On the question of primitive vs centred monoclinic lattice types, I
would point out that in ITC unique axis 'a' settings are also not
considered to be candidates for the conventional cell, though 'b' and
'c' settings are. So self-evidently not all possible 'descriptions'
are considered to be conventional and the subset listed in ITC is
merely a matter of convention (a tautology if ever there was!).
Cheers
-- Ian
On 30 July 2012 17:55, Gerard Bricogne <g...@globalphasing.com> wrote:
> Dear Ian,
>
> I made a modest contribution to this discussion a long time ago, and I
> will only limit myself to one point.
>
> I think you may be confusing "setting" and "lattice mode". A change of
> setting is performed by an integer matrix with determinant 1 (a "unimodular"

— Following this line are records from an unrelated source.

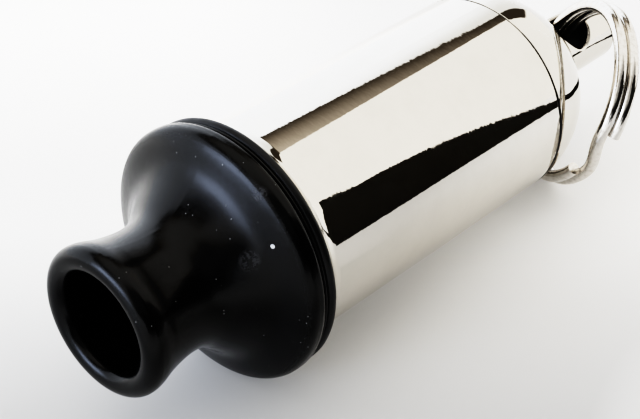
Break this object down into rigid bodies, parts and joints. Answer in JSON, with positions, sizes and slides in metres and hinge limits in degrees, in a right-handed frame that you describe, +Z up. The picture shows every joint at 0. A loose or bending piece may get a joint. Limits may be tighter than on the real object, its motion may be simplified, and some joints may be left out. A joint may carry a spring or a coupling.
{
  "type": "siren training whistle",
  "caption": "Mouth-blown siren whistle: black mouthpiece on a bright metal barrel with a vaned rotor inside, a domed rear cap, and a stud carrying a split ring.",
  "frame": {"origin": "on the whistle's axis, inside the mouth bore, in the plane of the mouthpiece flange's rim", "axes": "+X along the axis from the mouth to the ring, +Z up as it lies on a table, +Y to the left when seen from the mouth end"},
  "size_m": [0.067, 0.0255, 0.0234],
  "materials": {
    "nickel_plate": "polished nickel plate",
    "ring_wire": "bright nickel-plated steel wire",
    "black_plastic": "satin black",
    "black_rubber": "soft black",
    "brass": "turned brass",
    "bronze": "sintered bronze",
    "steel": "bright turned steel",
    "rotor_alloy": "machined aluminium"
  },
  "bodies": {
    "whistle": {"mouthpiece": "black_plastic", "flange_gasket": "black_rubber", "spigot_o_ring": "black_rubber", "barrel": "nickel_plate", "stator_disc": "brass", "front_bearing_bush": "bronze", "front_thrust_washer": "bronze", "spacer_sleeve": "brass", "rear_thrust_washer": "bronze", "rear_bridge": "brass", "rear_bearing_bush": "bronze", "end_play_screw": "steel", "end_play_lock_nut": "brass", "cartridge_snap_ring": "steel", "rear_cap": "nickel_plate", "stud_washer": "steel", "stud_nut": "brass", "ring_stud": "nickel_plate"},
    "rotor": {"rotor_wheel": "rotor_alloy", "rotor_collar": "brass", "rotor_spindle": "steel"},
    "ring": {"split_ring": "ring_wire"}
  },
  "joints": [
    {"name": "rotor_spin", "type": "hinge", "parent": "whistle", "child": "rotor", "pos_m": [0.0134, 0, 0], "axis": [1, 0, 0], "continuous": true},
    {"name": "ring_swing", "type": "hinge", "parent": "whistle", "child": "ring", "pos_m": [0.0479, 0, 0], "axis": [0, -0.3173, 0.9483], "range_deg": [-0.5, 264]}
  ]
}
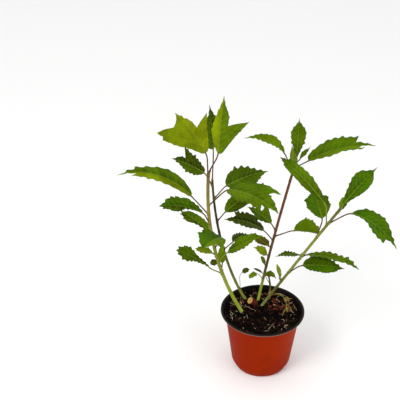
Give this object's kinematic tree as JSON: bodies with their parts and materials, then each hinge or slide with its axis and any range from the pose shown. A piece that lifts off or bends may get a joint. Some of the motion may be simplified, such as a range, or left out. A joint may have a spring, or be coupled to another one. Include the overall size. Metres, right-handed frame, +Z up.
{
  "type": "potted hibiscus shrub",
  "caption": "Young hibiscus shrub without bloom: leaning stems with toothed and lobed leaves, in a terracotta-coloured nursery pot of soil.",
  "frame": {"origin": "centre of the pot's flat underside", "axes": "+Z up along the pot's axis, +X to the right and +Y to the back, as the plant is seen in its main view"},
  "size_m": [0.3208, 0.181, 0.3857],
  "materials": {
    "pot_plastic": "thin moulded plastic, terracotta outside and near black inside, satin",
    "soil": "damp peat and bark mix, crumbly and matte",
    "old_wood": "dry bark with a pale cut face",
    "dry_stalk": "dried stalk, matte",
    "green_stem": "smooth green shoot, satin",
    "brown_stem": "young red-brown bark, satin",
    "leaf": "green leaf with pale veins, satin above and matte below"
  },
  "bodies": {
    "root": {"pot": "pot_plastic", "potting_soil": "soil", "cut_stump": "old_wood", "dry_twig": "dry_stalk", "stem_front_left": "green_stem", "stem_back_left": "green_stem", "stem_middle": "brown_stem", "stem_right": "green_stem", "leafy_tip_front_left": "leaf", "leafy_tip_back_left": "leaf", "leafy_tip_middle": "leaf", "leafy_tip_right": "leaf", "leaf_front_left_1": "leaf", "leaf_front_left_2": "leaf", "leaf_front_left_3": "leaf", "leaf_front_left_4": "leaf", "leaf_front_left_5": "leaf", "leaf_front_left_6": "leaf", "leaf_front_left_7": "leaf", "leaf_front_left_8": "leaf", "leaf_front_left_9": "leaf", "leaf_front_left_10": "leaf", "leaf_back_left_1": "leaf", "leaf_back_left_2": "leaf", "leaf_back_left_3": "leaf", "leaf_back_left_4": "leaf", "leaf_middle_1": "leaf", "leaf_middle_2": "leaf", "leaf_middle_3": "leaf", "leaf_middle_4": "leaf", "leaf_middle_5": "leaf", "leaf_middle_6": "leaf", "leaf_middle_7": "leaf", "leaf_right_1": "leaf", "leaf_right_2": "leaf", "leaf_right_3": "leaf", "leaf_right_4": "leaf", "leaf_right_5": "leaf", "leaf_right_6": "leaf", "leaf_right_7": "leaf", "sprout": "leaf"}
  },
  "joints": []
}
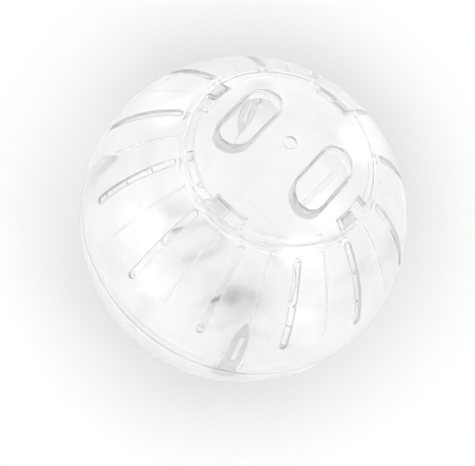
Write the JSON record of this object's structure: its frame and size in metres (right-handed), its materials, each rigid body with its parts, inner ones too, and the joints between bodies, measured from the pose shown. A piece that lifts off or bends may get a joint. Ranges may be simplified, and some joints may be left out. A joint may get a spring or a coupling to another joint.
{
  "type": "hamster ball",
  "caption": "Clear plastic exercise ball for a small pet, split at a push-together seam, with vent slots and twist lids that have finger holes and an axle hole.",
  "frame": {"origin": "centre of the closed ball, on the seam", "axes": "+Z along the two lids' shared axis, out through the upper lid's axle hole; +X through the first vent slot, which is the line about which one half is turned over to be the other; +Y completes a right-handed frame"},
  "size_m": [0.14, 0.14, 0.14],
  "materials": {
    "clear_shell": "clear moulded polystyrene, polished, with soft moulding flow lines",
    "clear_lid": "clear moulded polystyrene, polished, with fine handling marks"
  },
  "bodies": {
    "lower_half": {"lower_shell": "clear_shell"},
    "upper_half": {"upper_shell": "clear_shell"},
    "upper_lid": {"upper_lid": "clear_lid"},
    "lower_lid": {"lower_lid": "clear_lid"}
  },
  "joints": [
    {"name": "halves_apart", "type": "slide", "parent": "lower_half", "child": "upper_half", "axis": [0, 0, 1], "range_m": [0, 0.045]},
    {"name": "upper_lid_turn", "type": "hinge", "parent": "upper_half", "child": "upper_lid", "pos_m": [0, 0, 0.0684], "axis": [0, 0, -1], "range_deg": [0, 11.4]},
    {"name": "lower_lid_turn", "type": "hinge", "parent": "lower_half", "child": "lower_lid", "pos_m": [0, 0, -0.0684], "axis": [0, 0, 1], "range_deg": [0, 11.4]}
  ]
}
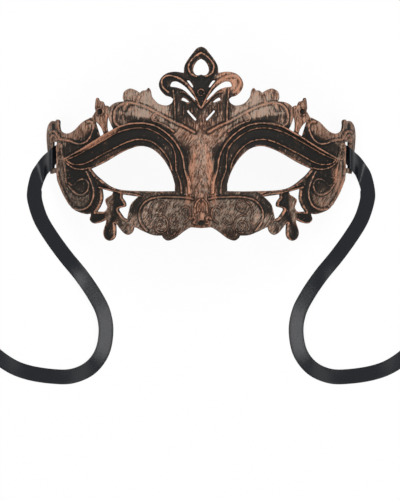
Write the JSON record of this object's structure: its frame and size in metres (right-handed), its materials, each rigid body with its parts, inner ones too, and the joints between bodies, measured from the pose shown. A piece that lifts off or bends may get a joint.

> matrix) whereas a change of lattice mode involves two mutually inverse
> integer matrices with determinants (mutually inverse, of course) different
> from 1.
>
> The case of R32 and H32 seems to stick out like a sore thumb because we
> never use the primitive-lattice versions of the centered-lattice space
> groups in the monoclinic, orthorhombic and tetragonal classes - and yet they
> exist! The problem with them is that e.g. 2-fold axes are represented by
> non-diagonal matrices that are somehow thought to be an eyesore, so we
> sacrifice mathematical rigour (the theory of "arithmetic classes") to the
> comfort of having a 2-fold axis represented by the familiar diagonal matrix
> with one 1 and two -1 on it. The matrices that would reindex those primitive
> lattices to the usual centered ones would have determinants 2 or 4 in one
> direction, and 1/2 or 1/4 in the other. However, as we never see these
> representations of "centered" space groups in a primitive lattice basis, we
> are startled when we come to the trigonal class. Here, the 3-fold axis has
> two distinct representations by integer matrices: one in which the three
> axes undergo a circular permutation (so they have to be of equal lengths and
> separated by equal angles), and the other in which one axis (z) is
> invariant, and the 3-fold symmetry is represented by a 120-degree rotation
> in the (x,y) plane. These two representations cannot be mapped into each
> other by means of a unimodular matrix: if one reindexes one representation
> into the other, the determinant is 3 in one direction and 1/3 in the other.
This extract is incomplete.